Erfahrung Kaum einer kennt die Diabeteswelt so gut wie Prof. Dr. Hellmut Mehnert. Der Pionier der Diabetologie über die Digitalisierung beim Diabetes und was er davon hält.

Eine rasante Entwicklung hat in den letzten Jahren die Selbstkontrolle bei der Blutzucker- und der Gewebezuckermessung genommen. Das finde ich herausragend. Heute hat der Patient ja die Möglichkeit, unblutig und jederzeit seinen Zucker zu messen – entweder mit der kontinuierlichen Glukosemessung (CGM) oder mit dem Flash Glukose Monitoring (FGM). Für Kinder mit Diabetes ist das besonders wichtig, denn so können die Eltern z.B. auch nachts den Zucker messen, ohne dass es das Kind mitbekommt.

Praktisch: Zuckerwerte an den Arzt schicken

Die Vorteile der Digitalisierung, etwa durch die Nutzung von Apps für das Smartphone oder das Tablet, sind natürlich evident. Mit der neuen Technologie kann der Patient jederzeit seine Werte elektronisch übertragen bzw. an den Arzt schicken. Damit wird die Selbstkontrolle in vielen Punkten bereichert.

Zweifellos zu den Vorteilen der Digitalisierung gehört es etwa auch, dass Menschen mit Diabetes, die auf dem Land leben und keinen Arzt in der Nähe haben bzw. lange Wege zur nächsten Praxis zurücklegen müssen, sich durch die digitale Unterstützung ärztliche Hilfe holen können, ohne ihr Haus zu verlassen.

Fußkontrolle nicht digital möglich

Nachteile sehe ich im digitalen Bereich auf verschiedenen Ebenen. Meine Befürchtung ist eine zu starke Orientierung an Messwerten statt einer ganzheitlichen Betrachtung des Patienten. Das wichtige persönliche Gespräch darf nicht fehlen. Wichtig ist auch die Erfassung des Gesamtzustands des Patienten bzw. die regelmäßig notwendigen körperlichen Untersuchungen, wie die Betrachtung und Ermittlung des diabetischen Fußes. Das lässt sich digital nicht machen. Der Arzt muss sich den Fuß ja ansehen, um die richtige Behandlung einzuleiten.

Für den Arzt kann die Digitalisierung auch zu einer Überlastung werden.

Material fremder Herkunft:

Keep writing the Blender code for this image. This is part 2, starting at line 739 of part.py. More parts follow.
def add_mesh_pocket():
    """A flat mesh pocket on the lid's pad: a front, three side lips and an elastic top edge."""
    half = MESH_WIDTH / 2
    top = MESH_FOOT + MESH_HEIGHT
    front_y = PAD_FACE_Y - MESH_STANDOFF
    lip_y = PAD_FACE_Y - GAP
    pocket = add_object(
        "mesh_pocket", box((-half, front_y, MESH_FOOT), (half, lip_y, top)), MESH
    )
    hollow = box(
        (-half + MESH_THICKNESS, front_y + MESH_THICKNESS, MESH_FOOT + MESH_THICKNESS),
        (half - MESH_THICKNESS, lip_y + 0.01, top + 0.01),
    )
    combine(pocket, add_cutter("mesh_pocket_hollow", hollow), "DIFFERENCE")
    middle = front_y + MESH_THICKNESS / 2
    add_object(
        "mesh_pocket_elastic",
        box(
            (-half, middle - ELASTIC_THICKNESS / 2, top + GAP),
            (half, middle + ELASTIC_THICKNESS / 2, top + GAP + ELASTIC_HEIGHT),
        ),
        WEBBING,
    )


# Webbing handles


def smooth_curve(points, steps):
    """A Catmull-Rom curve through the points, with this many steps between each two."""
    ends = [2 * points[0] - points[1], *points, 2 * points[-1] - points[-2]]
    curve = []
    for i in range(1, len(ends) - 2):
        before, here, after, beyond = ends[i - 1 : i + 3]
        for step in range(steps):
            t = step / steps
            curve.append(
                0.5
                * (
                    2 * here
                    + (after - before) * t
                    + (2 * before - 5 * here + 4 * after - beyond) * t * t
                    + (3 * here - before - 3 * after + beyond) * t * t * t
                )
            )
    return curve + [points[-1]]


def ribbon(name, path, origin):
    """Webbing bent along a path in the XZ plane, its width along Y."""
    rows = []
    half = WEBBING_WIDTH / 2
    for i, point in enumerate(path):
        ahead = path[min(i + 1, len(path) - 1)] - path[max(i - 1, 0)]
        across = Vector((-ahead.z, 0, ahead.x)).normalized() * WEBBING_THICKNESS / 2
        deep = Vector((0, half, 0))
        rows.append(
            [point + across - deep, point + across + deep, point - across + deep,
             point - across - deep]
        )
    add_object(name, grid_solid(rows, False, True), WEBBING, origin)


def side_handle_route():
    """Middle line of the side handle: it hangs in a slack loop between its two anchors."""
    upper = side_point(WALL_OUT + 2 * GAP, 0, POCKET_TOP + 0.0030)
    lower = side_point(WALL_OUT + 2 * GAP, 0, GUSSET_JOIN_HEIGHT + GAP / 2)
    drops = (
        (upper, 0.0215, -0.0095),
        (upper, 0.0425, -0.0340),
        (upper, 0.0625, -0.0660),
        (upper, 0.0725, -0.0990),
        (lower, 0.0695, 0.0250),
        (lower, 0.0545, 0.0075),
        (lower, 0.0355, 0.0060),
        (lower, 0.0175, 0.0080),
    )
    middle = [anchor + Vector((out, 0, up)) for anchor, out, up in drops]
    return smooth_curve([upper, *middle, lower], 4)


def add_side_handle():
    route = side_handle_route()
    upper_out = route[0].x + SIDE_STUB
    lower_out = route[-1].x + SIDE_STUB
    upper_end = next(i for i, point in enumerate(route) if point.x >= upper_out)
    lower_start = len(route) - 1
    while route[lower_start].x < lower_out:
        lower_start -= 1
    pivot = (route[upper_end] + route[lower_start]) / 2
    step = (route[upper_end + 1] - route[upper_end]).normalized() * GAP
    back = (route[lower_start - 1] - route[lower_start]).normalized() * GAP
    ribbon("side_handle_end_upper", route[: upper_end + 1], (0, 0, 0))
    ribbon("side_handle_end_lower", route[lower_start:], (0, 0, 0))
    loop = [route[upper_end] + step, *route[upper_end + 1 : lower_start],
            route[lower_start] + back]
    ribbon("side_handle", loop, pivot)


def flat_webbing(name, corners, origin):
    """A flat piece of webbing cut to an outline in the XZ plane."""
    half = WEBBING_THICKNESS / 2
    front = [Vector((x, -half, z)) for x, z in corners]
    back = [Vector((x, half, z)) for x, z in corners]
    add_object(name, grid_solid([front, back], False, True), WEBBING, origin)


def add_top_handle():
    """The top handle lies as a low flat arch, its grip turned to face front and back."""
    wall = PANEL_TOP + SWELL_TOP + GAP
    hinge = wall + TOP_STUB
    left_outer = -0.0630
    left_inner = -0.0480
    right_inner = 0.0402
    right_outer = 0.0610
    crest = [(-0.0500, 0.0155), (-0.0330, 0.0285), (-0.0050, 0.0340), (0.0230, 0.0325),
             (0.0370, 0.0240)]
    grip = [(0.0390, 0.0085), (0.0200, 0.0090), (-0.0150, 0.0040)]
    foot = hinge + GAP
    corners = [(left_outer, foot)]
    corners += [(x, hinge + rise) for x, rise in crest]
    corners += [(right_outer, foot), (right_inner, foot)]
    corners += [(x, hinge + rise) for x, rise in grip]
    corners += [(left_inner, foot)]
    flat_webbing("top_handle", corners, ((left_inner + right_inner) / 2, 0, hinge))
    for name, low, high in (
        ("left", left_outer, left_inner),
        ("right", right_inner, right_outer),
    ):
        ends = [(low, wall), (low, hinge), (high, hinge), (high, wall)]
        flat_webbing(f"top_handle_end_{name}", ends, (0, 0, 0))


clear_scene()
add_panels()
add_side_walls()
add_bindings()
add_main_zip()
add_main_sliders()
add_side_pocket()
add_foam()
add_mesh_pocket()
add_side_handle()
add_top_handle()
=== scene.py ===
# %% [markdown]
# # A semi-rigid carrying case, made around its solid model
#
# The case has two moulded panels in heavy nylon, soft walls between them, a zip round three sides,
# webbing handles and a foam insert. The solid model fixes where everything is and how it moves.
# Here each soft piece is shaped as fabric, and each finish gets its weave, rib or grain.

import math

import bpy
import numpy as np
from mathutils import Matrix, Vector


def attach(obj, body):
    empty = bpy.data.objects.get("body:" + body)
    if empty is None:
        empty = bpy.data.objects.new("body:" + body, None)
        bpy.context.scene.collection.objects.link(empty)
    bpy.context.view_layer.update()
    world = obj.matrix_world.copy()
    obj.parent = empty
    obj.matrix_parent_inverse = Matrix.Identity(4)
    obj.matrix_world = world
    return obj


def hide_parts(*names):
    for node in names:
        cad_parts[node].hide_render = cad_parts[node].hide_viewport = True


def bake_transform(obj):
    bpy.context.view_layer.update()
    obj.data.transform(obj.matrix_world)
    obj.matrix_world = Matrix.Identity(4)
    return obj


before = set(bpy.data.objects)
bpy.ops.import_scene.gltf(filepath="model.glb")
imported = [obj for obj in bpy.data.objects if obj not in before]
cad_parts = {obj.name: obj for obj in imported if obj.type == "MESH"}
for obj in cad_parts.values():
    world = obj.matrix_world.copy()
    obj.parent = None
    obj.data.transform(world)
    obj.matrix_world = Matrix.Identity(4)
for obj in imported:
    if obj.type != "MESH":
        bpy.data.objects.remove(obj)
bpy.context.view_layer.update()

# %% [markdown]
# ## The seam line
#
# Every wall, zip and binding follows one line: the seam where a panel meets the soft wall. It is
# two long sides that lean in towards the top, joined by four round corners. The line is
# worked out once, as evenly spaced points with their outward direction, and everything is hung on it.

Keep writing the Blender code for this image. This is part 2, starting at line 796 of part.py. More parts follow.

In einer Praxis mit 1000 Diabetespatienten pro Quartal z.B. ist das Auslesen der ganzen Glukosedaten schon ein Mehraufwand. Der Arzt kann nunmal nicht ständig an seinem Rechner sitzen.

Die Digitalisierung ist zudem ein Kassenproblem: Wie wird das Ganze abgerechnet? Die Übermittlung von Gesundheitsdaten, z.B. per Mail, ist zwar ein Patientenkontakt, aber eben kein direkter. Und für den Patienten hat die Digitalisierung den Nachteil, dass dabei der direkte persönliche Kontakt zum Arzt fehlt.

Closed Loop in Sicht

Als wichtigste Neuerung beim Diabetes im digitalen Gesundheitsmarkt sehe ich die CGM-Systeme und die sich daraus ableitende Entwicklung des Closed Loop-Systems. Prof. Dr. Thomas Forst aus Mainz hat sehr schön beschrieben, wie das sog. künstliche bzw. artifizielle Pankreas voran schreitet. Das ist eine gewaltige Fortentwicklung.

Den technischen Fortschritt bei der Glukosemessung halte ich generell für hervorragend. Auch mit Blick in die Zukunft. Der HbA1c-Wert gibt ja nur einen groben Überblick. Und einzelne Blutzuckermessungen verfehlen unter Umständen hyper- und hypoglykämische Punkte. Auch das Ablesen von Glukosetrends ist eine tolle Sache.

In meiner diabetologischen Laufbahn habe ich seinerzeit kein digitales Diabetes-Management eingesetzt, weil es das einfach noch nicht gab. Heute bin ich ja nicht mehr aktiv als Diabetologe tätig. Aber ich nutze natürlich das Internet.

Allen Kollegen rate ich, nicht auf die persönliche Kontaktaufnahme zum Patienten zu verzichten. Auf keinen Fall dürfen diese digitalen Mittel, die zwar so wichtig und neu und – in Grenzen – gut sind, das persönliche Gespräch ersetzen.